• _Information shown_
--- START ---

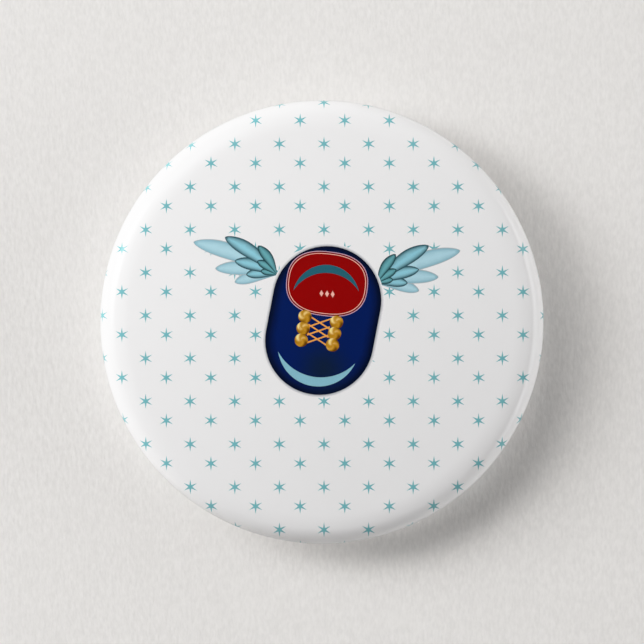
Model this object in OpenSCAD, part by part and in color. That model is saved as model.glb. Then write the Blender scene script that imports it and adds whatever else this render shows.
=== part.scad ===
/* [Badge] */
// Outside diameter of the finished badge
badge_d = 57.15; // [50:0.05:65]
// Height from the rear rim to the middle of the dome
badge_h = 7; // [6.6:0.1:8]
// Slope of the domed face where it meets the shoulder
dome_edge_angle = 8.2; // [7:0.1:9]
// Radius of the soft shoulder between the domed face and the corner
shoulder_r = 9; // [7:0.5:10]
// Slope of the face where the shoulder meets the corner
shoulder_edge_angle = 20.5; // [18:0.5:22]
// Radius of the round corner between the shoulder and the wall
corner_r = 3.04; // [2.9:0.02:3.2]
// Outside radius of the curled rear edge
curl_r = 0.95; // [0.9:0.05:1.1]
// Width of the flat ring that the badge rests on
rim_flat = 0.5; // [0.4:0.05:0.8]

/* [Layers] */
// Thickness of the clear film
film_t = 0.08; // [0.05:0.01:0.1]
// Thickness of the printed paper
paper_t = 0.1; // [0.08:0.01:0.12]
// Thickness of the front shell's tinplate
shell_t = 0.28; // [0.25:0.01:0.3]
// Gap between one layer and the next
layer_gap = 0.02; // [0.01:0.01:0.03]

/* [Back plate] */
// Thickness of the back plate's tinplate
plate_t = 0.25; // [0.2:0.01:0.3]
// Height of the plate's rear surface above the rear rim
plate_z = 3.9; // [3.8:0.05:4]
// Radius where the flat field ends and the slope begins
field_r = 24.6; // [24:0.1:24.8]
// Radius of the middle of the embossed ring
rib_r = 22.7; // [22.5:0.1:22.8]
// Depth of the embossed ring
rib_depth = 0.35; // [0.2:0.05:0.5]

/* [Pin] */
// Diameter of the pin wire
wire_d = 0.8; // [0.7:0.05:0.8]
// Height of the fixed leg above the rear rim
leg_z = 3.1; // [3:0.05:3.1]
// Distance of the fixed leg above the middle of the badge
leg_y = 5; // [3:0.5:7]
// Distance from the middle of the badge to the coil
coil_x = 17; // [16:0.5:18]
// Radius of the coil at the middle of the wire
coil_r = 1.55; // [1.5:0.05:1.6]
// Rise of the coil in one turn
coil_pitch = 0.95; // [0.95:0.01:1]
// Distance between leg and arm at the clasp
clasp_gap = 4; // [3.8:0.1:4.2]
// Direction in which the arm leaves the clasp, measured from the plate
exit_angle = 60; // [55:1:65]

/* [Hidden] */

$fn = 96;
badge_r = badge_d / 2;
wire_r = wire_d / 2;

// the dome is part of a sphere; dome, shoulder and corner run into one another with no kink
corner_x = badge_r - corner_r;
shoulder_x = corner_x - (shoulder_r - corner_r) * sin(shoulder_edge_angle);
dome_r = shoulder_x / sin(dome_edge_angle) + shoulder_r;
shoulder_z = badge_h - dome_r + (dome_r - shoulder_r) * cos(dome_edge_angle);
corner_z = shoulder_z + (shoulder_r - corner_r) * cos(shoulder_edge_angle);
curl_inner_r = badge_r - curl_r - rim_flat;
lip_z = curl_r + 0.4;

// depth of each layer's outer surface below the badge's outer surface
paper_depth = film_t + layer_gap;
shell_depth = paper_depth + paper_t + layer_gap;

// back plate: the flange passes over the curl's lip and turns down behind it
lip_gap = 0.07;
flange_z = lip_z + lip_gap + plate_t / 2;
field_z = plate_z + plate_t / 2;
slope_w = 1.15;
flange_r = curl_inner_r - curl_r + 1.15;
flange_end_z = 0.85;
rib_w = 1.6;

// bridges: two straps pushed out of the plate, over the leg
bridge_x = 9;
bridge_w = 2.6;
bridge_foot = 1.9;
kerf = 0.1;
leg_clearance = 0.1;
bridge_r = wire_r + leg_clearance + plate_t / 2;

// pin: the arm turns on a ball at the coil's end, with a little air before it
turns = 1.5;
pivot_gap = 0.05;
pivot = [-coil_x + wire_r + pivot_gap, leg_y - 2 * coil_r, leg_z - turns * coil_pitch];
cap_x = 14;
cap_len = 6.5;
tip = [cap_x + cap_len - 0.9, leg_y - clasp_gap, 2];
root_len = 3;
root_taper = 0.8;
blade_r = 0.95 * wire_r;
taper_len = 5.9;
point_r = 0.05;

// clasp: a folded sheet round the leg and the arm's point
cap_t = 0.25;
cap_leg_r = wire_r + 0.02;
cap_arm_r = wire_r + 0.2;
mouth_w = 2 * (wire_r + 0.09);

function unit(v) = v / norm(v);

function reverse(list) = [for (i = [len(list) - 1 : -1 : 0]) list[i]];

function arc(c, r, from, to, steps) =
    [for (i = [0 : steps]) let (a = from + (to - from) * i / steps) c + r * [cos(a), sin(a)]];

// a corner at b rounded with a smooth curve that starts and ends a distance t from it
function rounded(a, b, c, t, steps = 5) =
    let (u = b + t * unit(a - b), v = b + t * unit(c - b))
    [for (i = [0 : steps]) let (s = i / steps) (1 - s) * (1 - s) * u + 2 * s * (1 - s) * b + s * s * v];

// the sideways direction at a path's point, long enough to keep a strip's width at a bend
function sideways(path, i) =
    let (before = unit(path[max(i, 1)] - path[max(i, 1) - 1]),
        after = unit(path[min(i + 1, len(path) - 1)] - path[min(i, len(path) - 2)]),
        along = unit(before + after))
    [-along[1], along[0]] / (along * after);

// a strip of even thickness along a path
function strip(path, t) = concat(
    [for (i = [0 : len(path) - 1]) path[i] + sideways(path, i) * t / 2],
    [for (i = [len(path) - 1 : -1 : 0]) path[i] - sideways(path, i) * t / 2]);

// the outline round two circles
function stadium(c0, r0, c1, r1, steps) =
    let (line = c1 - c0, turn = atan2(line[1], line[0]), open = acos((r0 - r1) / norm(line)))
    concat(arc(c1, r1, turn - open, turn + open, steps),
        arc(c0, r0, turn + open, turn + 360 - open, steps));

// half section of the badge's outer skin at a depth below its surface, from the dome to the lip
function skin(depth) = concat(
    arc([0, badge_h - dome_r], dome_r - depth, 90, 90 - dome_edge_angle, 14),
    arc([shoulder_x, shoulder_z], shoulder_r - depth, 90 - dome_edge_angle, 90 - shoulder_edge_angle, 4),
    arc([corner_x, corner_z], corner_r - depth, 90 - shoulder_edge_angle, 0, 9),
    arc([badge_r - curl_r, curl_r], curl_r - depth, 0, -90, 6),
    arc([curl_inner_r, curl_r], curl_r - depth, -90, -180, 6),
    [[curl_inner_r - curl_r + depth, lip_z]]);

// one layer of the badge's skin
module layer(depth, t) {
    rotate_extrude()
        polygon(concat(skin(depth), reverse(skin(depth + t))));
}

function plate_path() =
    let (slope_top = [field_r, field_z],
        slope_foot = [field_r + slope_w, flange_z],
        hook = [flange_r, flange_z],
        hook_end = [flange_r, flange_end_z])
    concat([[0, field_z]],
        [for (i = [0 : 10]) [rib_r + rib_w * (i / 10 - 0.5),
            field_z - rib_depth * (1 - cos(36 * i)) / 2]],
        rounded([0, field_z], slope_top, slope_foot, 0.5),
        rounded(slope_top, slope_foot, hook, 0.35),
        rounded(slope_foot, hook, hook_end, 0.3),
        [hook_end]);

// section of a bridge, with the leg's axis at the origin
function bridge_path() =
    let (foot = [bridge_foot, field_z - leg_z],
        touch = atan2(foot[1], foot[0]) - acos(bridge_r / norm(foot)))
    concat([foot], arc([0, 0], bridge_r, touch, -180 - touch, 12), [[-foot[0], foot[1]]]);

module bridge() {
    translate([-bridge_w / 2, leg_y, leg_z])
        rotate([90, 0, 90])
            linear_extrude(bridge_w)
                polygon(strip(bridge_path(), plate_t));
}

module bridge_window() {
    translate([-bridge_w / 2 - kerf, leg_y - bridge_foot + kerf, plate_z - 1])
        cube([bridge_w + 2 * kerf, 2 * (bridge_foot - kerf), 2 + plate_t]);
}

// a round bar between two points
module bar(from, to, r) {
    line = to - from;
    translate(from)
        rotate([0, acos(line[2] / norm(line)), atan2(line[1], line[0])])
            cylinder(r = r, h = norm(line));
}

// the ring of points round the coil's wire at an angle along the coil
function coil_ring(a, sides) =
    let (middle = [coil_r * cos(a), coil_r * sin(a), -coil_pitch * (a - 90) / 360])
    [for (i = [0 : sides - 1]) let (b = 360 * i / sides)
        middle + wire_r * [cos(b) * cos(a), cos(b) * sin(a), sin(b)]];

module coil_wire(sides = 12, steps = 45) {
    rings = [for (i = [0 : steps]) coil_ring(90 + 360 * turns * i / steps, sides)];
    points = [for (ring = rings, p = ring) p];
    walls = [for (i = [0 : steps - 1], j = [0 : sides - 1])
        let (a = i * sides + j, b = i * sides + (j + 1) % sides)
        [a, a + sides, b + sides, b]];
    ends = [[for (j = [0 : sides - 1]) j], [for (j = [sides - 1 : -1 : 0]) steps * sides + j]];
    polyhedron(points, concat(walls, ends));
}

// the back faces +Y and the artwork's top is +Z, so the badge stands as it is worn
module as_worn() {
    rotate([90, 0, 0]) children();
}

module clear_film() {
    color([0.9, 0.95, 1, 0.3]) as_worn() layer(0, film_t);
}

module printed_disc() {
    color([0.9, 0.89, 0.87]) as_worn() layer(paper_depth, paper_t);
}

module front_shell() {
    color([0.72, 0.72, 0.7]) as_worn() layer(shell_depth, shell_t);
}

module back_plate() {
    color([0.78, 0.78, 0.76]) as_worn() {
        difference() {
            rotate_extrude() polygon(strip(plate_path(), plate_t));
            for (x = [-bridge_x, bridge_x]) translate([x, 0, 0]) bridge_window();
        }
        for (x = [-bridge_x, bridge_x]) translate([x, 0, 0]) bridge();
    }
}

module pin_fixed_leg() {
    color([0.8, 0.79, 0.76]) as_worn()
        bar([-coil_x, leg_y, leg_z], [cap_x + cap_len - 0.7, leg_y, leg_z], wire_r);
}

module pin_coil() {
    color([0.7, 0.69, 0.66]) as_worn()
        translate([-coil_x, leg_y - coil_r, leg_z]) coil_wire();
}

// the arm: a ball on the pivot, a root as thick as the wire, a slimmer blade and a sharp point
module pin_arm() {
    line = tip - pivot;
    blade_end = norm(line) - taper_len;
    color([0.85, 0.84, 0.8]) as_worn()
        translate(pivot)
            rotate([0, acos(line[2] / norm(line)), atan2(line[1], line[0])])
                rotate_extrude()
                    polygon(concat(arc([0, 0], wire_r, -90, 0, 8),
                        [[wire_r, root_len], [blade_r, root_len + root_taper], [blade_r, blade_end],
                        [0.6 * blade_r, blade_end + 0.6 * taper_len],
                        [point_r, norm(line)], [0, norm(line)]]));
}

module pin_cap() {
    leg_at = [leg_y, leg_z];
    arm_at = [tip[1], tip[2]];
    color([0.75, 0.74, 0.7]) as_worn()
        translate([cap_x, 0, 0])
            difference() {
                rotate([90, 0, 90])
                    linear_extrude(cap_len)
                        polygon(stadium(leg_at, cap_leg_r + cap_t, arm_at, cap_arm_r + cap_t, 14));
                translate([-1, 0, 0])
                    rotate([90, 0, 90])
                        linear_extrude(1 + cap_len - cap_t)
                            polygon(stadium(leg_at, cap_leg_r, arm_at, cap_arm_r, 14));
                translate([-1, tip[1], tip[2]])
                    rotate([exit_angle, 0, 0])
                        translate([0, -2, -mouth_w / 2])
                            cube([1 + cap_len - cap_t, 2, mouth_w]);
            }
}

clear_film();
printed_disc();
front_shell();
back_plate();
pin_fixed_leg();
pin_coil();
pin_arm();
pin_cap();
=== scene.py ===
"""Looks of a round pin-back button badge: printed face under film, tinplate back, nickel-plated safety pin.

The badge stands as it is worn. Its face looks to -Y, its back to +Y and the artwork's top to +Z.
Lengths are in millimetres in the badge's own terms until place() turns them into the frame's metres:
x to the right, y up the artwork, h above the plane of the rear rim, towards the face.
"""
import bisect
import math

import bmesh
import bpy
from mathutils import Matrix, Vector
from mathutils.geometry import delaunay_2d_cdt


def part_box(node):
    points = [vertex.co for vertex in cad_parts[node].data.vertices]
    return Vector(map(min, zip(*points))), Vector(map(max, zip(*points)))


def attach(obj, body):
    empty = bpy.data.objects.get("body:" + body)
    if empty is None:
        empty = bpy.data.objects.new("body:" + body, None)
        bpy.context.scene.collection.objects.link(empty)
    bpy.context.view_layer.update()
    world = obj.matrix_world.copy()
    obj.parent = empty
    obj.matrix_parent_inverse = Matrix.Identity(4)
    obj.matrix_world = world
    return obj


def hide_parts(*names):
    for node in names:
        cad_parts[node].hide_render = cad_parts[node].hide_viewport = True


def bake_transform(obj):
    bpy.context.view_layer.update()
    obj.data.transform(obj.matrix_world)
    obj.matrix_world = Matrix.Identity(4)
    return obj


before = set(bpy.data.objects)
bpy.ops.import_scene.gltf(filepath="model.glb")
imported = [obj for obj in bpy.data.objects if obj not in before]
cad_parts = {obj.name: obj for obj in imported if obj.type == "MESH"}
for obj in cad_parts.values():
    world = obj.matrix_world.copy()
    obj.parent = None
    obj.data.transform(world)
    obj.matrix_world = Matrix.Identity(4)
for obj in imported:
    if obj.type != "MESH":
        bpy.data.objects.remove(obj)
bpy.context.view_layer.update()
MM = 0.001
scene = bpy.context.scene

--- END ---

• _Task directions_
Using the data above, repeat exactly the lines that begin at the line with "clear_film();" and end at the line with "obj.matrix_world = world", both ends included.

• _Result below_
clear_film();
printed_disc();
front_shell();
back_plate();
pin_fixed_leg();
pin_coil();
pin_arm();
pin_cap();
=== scene.py ===
"""Looks of a round pin-back button badge: printed face under film, tinplate back, nickel-plated safety pin.

The badge stands as it is worn. Its face looks to -Y, its back to +Y and the artwork's top to +Z.
Lengths are in millimetres in the badge's own terms until place() turns them into the frame's metres:
x to the right, y up the artwork, h above the plane of the rear rim, towards the face.
"""
import bisect
import math

import bmesh
import bpy
from mathutils import Matrix, Vector
from mathutils.geometry import delaunay_2d_cdt


def part_box(node):
    points = [vertex.co for vertex in cad_parts[node].data.vertices]
    return Vector(map(min, zip(*points))), Vector(map(max, zip(*points)))


def attach(obj, body):
    empty = bpy.data.objects.get("body:" + body)
    if empty is None:
        empty = bpy.data.objects.new("body:" + body, None)
        bpy.context.scene.collection.objects.link(empty)
    bpy.context.view_layer.update()
    world = obj.matrix_world.copy()
    obj.parent = empty
    obj.matrix_parent_inverse = Matrix.Identity(4)
    obj.matrix_world = world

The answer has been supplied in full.